Sir Iain Moncreiffe of that Ilk, father of the present Earl of Erroll, wrote of the origins ~

"Although settled in Scotland since 1160, the chiefs of the Hay clan derive their name from an original haie or stockade on the La Haye motte in the Cotentin peninsular of Normandy. Their arms Argent three escutcheons Gules have always been the same as those borne during the Middle Ages by the ancient Norman family of La Haye, seigneurs of le Mesnil-Geldouin, La Haye-Hue, La Haye-Belouze, Villebaudon and Beaucoudray, whose fiefs bordered that of Soules near St Lo. The first chief of the Scottish Hays, William de la Haye, Butler of Scotland to King Malcolm IV, the Maiden, was a nephew of Ranulph de Soules, Lord of Liddesdale and also Butler of Scotland, whose family became hereditary Butlers of Scotland but were forfeited for plotting to seize the throne during the Wars of Independence."

Beryl Platts in her Scottish Hazard (ISBN 0 906650 01X) places the origin a little earlier at La Haie, near Loos in West Flanders (as mentioned elsewhere on the pages of this website, many of the Cotentin "Normans" were migrants from Flanders and Hainault), where the seigneurs bore a single escutcheon. Now the feudal superiors of the seigneurs of La Haie were the constables of the castle of Lille, descendants of the famous Fleming Saswalo de Phalempin, and Mrs Platts, in her discussion of this family, continues ~
"Two of the family were in William the Conqueror's invasion army, and Ralph and his son Roger enjoyed considerable estates in the East Midlands and elsewhere. At the same time a Roger remained castellan of Lille . . . . . . His two grandsons, Reynold and Hugo, were married respectively to Matilda of Wavrin and Adelaide de Ghent.

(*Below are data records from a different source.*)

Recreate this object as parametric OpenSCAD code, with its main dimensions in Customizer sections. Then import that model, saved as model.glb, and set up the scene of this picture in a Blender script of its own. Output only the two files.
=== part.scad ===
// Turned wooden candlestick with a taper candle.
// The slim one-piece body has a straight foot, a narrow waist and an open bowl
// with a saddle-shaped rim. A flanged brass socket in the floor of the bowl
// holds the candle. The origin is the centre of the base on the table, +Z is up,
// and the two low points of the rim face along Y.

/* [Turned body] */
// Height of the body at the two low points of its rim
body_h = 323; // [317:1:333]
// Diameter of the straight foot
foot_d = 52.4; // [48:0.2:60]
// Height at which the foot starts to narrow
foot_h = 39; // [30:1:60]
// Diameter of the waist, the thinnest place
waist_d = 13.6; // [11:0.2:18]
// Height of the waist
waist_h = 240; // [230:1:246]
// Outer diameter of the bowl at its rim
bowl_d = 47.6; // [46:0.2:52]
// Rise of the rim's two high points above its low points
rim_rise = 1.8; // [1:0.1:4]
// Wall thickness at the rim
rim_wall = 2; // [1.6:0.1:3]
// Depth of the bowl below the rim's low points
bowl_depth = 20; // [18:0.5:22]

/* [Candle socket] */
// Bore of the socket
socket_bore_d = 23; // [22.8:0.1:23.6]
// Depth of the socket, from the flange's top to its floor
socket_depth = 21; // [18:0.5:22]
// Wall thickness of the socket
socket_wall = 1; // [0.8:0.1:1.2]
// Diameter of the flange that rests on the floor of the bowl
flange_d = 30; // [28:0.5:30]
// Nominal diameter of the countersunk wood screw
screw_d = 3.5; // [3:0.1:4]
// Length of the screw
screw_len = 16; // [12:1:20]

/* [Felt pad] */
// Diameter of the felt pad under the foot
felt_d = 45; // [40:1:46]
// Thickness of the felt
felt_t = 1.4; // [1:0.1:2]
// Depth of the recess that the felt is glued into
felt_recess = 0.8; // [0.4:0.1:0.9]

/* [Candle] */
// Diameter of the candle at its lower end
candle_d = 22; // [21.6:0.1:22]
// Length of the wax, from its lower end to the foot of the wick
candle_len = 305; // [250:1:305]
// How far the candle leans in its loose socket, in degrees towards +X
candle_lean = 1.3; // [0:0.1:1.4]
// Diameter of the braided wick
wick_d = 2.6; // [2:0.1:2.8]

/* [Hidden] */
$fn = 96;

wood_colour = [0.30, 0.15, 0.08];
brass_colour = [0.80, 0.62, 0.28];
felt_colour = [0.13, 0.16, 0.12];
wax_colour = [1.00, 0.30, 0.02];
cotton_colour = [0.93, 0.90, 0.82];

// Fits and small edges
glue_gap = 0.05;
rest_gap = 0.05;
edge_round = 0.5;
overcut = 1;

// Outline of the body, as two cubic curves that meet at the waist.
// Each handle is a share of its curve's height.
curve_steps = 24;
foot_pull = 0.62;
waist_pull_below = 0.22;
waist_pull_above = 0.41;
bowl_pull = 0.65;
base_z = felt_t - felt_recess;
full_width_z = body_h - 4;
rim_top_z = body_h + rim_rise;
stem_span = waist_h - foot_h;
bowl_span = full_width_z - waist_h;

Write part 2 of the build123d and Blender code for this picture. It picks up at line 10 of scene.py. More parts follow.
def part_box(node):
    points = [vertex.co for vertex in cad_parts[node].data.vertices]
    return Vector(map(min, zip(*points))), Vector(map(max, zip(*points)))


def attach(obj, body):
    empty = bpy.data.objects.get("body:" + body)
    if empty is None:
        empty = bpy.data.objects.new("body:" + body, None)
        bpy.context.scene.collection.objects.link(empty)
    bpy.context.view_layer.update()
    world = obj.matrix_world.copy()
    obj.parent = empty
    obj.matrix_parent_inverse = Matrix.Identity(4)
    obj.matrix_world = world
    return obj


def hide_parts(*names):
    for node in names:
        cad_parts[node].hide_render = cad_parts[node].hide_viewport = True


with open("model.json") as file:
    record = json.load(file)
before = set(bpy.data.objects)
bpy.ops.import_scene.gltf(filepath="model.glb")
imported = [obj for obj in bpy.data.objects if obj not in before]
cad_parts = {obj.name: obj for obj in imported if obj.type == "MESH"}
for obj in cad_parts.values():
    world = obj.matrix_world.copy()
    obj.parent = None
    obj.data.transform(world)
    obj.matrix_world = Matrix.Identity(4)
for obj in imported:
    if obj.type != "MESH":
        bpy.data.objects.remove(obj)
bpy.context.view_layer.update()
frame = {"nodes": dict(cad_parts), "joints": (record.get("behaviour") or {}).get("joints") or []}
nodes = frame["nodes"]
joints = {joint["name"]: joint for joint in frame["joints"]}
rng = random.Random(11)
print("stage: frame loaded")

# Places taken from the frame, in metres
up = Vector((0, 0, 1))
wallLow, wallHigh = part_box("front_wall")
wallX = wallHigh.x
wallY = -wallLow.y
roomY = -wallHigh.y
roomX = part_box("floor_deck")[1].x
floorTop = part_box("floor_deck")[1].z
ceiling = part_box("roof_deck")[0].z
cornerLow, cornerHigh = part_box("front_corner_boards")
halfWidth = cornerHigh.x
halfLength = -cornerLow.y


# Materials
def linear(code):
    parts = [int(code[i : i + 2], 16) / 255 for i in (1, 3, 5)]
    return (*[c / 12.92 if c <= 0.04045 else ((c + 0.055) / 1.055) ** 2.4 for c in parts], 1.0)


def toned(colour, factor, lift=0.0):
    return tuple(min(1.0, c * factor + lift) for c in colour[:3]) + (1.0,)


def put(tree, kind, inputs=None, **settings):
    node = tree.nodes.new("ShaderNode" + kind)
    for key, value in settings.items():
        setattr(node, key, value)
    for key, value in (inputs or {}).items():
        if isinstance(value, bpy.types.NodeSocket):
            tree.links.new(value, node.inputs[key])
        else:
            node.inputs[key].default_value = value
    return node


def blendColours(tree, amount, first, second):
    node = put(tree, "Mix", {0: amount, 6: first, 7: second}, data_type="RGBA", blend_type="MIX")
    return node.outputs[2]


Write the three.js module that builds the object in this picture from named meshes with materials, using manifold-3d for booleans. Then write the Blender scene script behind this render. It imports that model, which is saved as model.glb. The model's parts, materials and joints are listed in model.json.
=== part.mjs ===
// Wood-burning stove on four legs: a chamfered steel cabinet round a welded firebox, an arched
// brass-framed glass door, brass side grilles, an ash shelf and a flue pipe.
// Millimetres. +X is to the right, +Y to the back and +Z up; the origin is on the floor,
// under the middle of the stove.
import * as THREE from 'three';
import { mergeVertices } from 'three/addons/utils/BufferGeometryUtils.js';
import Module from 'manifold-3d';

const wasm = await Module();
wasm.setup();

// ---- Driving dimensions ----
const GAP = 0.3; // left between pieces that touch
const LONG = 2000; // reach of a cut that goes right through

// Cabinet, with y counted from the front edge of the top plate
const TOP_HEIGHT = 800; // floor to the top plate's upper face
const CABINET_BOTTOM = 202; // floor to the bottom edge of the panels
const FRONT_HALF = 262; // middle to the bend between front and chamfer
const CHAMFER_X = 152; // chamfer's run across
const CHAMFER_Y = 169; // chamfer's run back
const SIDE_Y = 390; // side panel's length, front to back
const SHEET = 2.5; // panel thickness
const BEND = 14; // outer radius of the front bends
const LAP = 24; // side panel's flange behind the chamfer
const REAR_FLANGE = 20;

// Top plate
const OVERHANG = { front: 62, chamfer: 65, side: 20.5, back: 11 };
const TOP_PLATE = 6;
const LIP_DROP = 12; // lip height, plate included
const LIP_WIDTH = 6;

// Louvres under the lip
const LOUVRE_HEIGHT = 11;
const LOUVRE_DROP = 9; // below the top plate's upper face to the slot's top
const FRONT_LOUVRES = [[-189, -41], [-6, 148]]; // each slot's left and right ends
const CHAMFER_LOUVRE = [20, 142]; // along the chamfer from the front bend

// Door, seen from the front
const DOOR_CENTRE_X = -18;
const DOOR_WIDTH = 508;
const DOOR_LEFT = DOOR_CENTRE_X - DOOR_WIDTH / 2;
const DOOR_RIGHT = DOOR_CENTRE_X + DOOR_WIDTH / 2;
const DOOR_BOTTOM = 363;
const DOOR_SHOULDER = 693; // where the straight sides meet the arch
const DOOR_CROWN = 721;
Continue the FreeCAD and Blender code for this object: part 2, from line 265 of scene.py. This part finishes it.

The Wavrin family . . . . . . . had for arms Azure an escutcheon Argent ~ that device echoed by the lord of La Haie, who must have been a kinsman.
"Is it possible that William de Hay was a second son of the marriage between Reynold and Matilda, inheriting his mother's maritagium of La Haie and her arms, as was the custom, but changing the tinctures to argent and gules because he was not Wavrin's direct heir?"
And changing not only the tinctures but also the number of escutcheons on the shield? Perhaps not. It is, of course, possible that this is how the Hay of Erroll arms evolved, but on balance it is probably safe only to say that the blood connections appear a reasonable proposition but remain conjectural.

William married a Celtic heiress, Eva, and the legend of the lands carved out by a falcon's flight may have come from her family. The ox-yoke weapon from the battle story is borne today by the two supporters in the Earl of Erroll's armorial achievement (as shown in the old Debrett illustration above), and is also a personal badge of the Earl as Chief of Clan Hay. The energetic falcon appears in the Earl's crest and also in the Hay clansman's badge shown here, where it is seen encircled by the motto Serva jugum (keep the yoke).

William's great-great-grandson, Sir Gilbert, 5th feudal Baron of Erroll, one of the heroes of Bannockburn, was created the Hereditary Great Constable of Scotland (now the Lord High Constable of Scotland).

Footnote ~ The shape of the shield and of its charges is discussed in the series on Classical Heraldry. The spelling of Erroll was standardised quite late, as was the spelling of most names in the British Isles, so the shorter version "Errol" used by this edition of Debrett's Peerage should not be treated as authoritative.